Even though he was a strict man, he was never cross with me. He taught me about camping, fishing and swimming and showed me how to be adventurous. He taught me the names of animals and trees and how to play cribbage. On Sundays, we would go for dinner and we would watch the old Disney movies–he always cried.
He loved to tell stories and would weave tales of leprechauns, banshees and shillelaghs. He sang along to Bing and Frank, The Clancy Brothers and The Irish Rovers. Every day, when he wasn’t working, he would go to ‘happy hour‘ at the local pub down the road.
Christmas was his favourite holiday. He would sit in his old chair with a beer in one hand and a rye in the other as my grandmother decorated the tree. I would hear his big loud voice as he would chide her playfully as she placed the decorations on the tree ‘not there Kate, a little more to the right‘ and she would respond back to him ‘oh shut up you old goat‘. They would banter back and forth until the tree was finished. He loved everything that came with the holidays–the food, the music and us.
I always felt safe when I was with my grandfather. He was very protective of me. I would lean into him (just like I would lean into the trunk of the old maple tree I used to climb as a child) and I could feel the soft flannel of his shirts on my face. He would wrap his big, strong arms around me and I would feel invisible to all of the scary things around me.
A part of us always dies with the death of another. Perhaps a very tiny part of us dies with a death even if we did not know the other. If one dies we all die. At least a little.
I saw him, the night before he died. He was sitting in his chair and I remember he seemed sad for some reason. There wasn’t the same sparkle in his eyes. He promised me I would see him the next day but it didn’t happen because he died that night of a massive heart attack. He was only 59.
When he died it was like a bomb went off. He was there and then he wasn’t. And nothing felt okay anymore. Nothing felt safe anymore. Nothing felt as it had before. Of all the people in my life it was him I think I would have eventually told these things to. Losing him, I think I lost the hope for many years of being able to tell my story. When I lost him, I lost the escape from my isolation. I lost my words for many, many years.
What do you do, if after years of believing something it all comes crashing down around you and makes you feel like a different person?
I don’t know how to absorb and process the information I’ve been given about my grandfather. My heart feels shattered and my lungs constricted. I don’t know how this information weaves in and out of my existence. Is everything I’ve ever thought been a lie? Was the one man who I’ve loved my entire life really a monster in disguise?
I don’t want to not believe my Auntie because I can’t imagine someone making something like that up–especially about their own father–but it’s hard for me to understand. She won’t say anything else about it, so I only have what she’s already said to go by. In some ways it felt more like a passing comment than an actual statement. But she said it, and I heard it, and now I’m just not sure how to feel about it all.

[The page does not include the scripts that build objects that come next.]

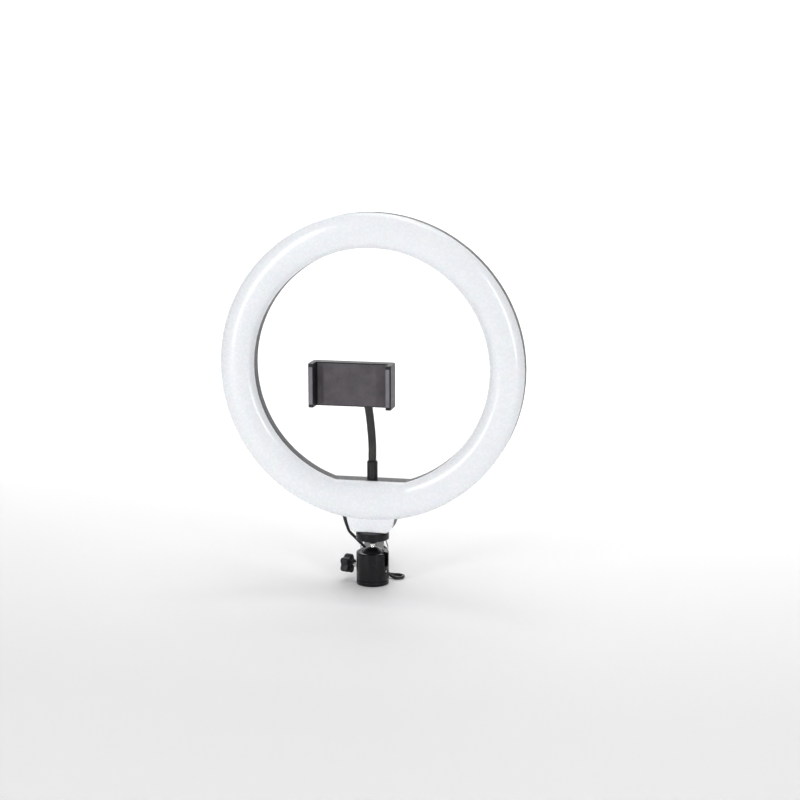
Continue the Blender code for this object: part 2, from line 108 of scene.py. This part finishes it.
# The lead, its hank, the controller on the hank and the plug
LEAD_RADIUS = 1.5
LEAD_ROUTE = [
    (-28.0, 10.5, 53.7),
    (-26.6, 12.6, 48.0),
    (-20.8, 17.4, 39.8),
    (-10.4, 20.6, 28.0),
    (-0.6, 22.4, 16.4),
    (8.4, 22.2, 6.8),
    (15.2, 18.6, 2.4),
    (20.6, 15.4, 1.6),
    (25.6, 18.2, 1.6),
    (26.0, 24.6, 1.6),
    (20.6, 28.0, 1.6),
]
LEAD_SPLIT_Z = 28.5
LEAD_STEP = 1.5
SIGHT = Vector((-0.2, 0.98, 0)).normalized()
HANK_NEAR = 23.0
HANK_LENGTH = 77.0
HANK_WIDTH = 27.0
HANK_MIDDLE = HANK_NEAR + HANK_LENGTH / 2
HANK_RADII = (11.9, 8.8)
HANK_LAYERS = (1.6, 4.6, 7.6, 10.6)
CONTROLLER_FAR = HANK_MIDDLE + 33.0
CONTROLLER_Z = 17.6
PLUG_DISTANCE = 126.0
PLUG_Z = 3.8


# ---------------------------------------------------------------- camera, lights and floor

def make_camera():
    """The photograph's view: to the right of the ring's axis and a little above it."""
    centre = Vector((0, PARTING_Y, RING_Z)) * MM
    turn, rise, distance = math.radians(12.78), math.radians(9.64), 1.625
    direction = Vector(
        (math.sin(turn) * math.cos(rise), -math.cos(turn) * math.cos(rise), math.sin(rise))
    )
    forward = -direction
    right = forward.cross(Vector((0, 0, 1))).normalized()
    up = right.cross(forward)
    aim = forward + right * math.tan(0.0176) - up * math.tan(0.0185)
    data = bpy.data.cameras.new("camera")
    data.lens = 76.1
    data.sensor_width = 36
    data.clip_start = 0.01
    camera = bpy.data.objects.new("camera", data)
    camera.location = centre + direction * distance
    camera.rotation_euler = aim.to_track_quat("-Z", "Y").to_euler()
    bpy.context.scene.collection.objects.link(camera)
    bpy.context.scene.camera = camera


def add_light(name, spot, size, energy, target=(0, 0, 0.2)):
    """A rectangular light at a spot in metres, turned to its target."""
    data = bpy.data.lights.new(name, "AREA")
    data.shape = "RECTANGLE"
    data.size, data.size_y = size
    data.energy = energy
    light = bpy.data.objects.new(name, data)
    light.location = spot
    light.rotation_euler = (Vector(target) - Vector(spot)).to_track_quat("-Z", "Y").to_euler()
    bpy.context.scene.collection.objects.link(light)


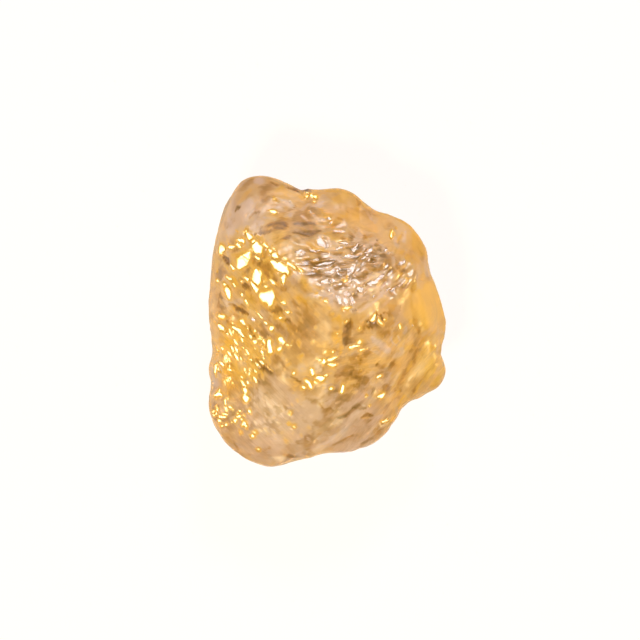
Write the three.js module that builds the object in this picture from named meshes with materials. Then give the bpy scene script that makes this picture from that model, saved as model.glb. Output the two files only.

I feel completely defective. As though I just wasn’t made with the right DNA. I sit and wonder how many more layers there are to go through before I have reached the core of what makes me who I am. Something always hurts and has a weight to it that pulls me down. Some days it feels as though I am going to lose my mind, fall apart and disintegrate into nothing. Whatever this is, it holds me to the floor, and is so much stronger and heavier than me.
Why was I born into a family like this–one of addicts, alcoholics, child abusers and violent people? A family of not just one person, but multiple people on both my mother’s and father’s sides.
Why am I still here and am I really destined for a different path than that of my ancestors?